All Characters Are the Same

Consider:

"aaaaaa"

A buggy implementation might repeatedly add the same character or fail to remove duplicates properly. The correct result is simply "a".

The implementation handles this using the in_stack set. Once "a" is added to the stack, every later occurrence is skipped immediately.

A Larger Character Cannot Be Removed

Consider:

"cbad"

When processing "a", the stack contains "b". Although "a" is smaller, "b" does not appear later again. Removing "b" would permanently lose it, making the final result invalid.

The condition:

remaining[stack[-1]] > 0

prevents unsafe removals.

Characters Already in Optimal Order

Consider:

"abc"

The stack already forms the smallest lexicographical sequence, so no popping occurs.
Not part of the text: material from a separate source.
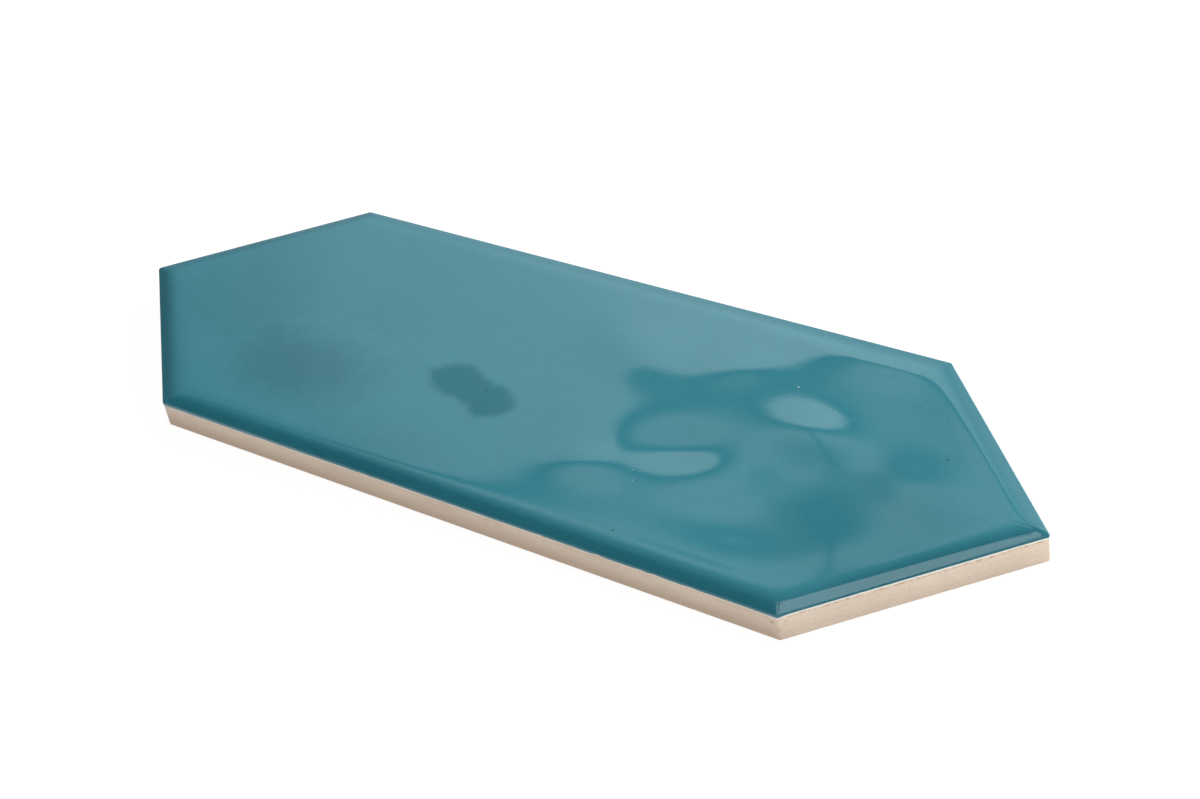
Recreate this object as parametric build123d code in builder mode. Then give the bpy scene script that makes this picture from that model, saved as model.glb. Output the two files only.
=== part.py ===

The algorithm simply appends each character.

This verifies that the greedy logic does not over-optimize or accidentally remove characters unnecessarily.

Repeated Characters Interleaved With Smaller Ones

Consider:

"bbcaac"

The algorithm must carefully decide when to remove characters and when to keep them. Multiple pops may occur in sequence before inserting a smaller character.

The monotonic stack structure naturally handles this by repeatedly checking whether the current character should replace larger previous ones.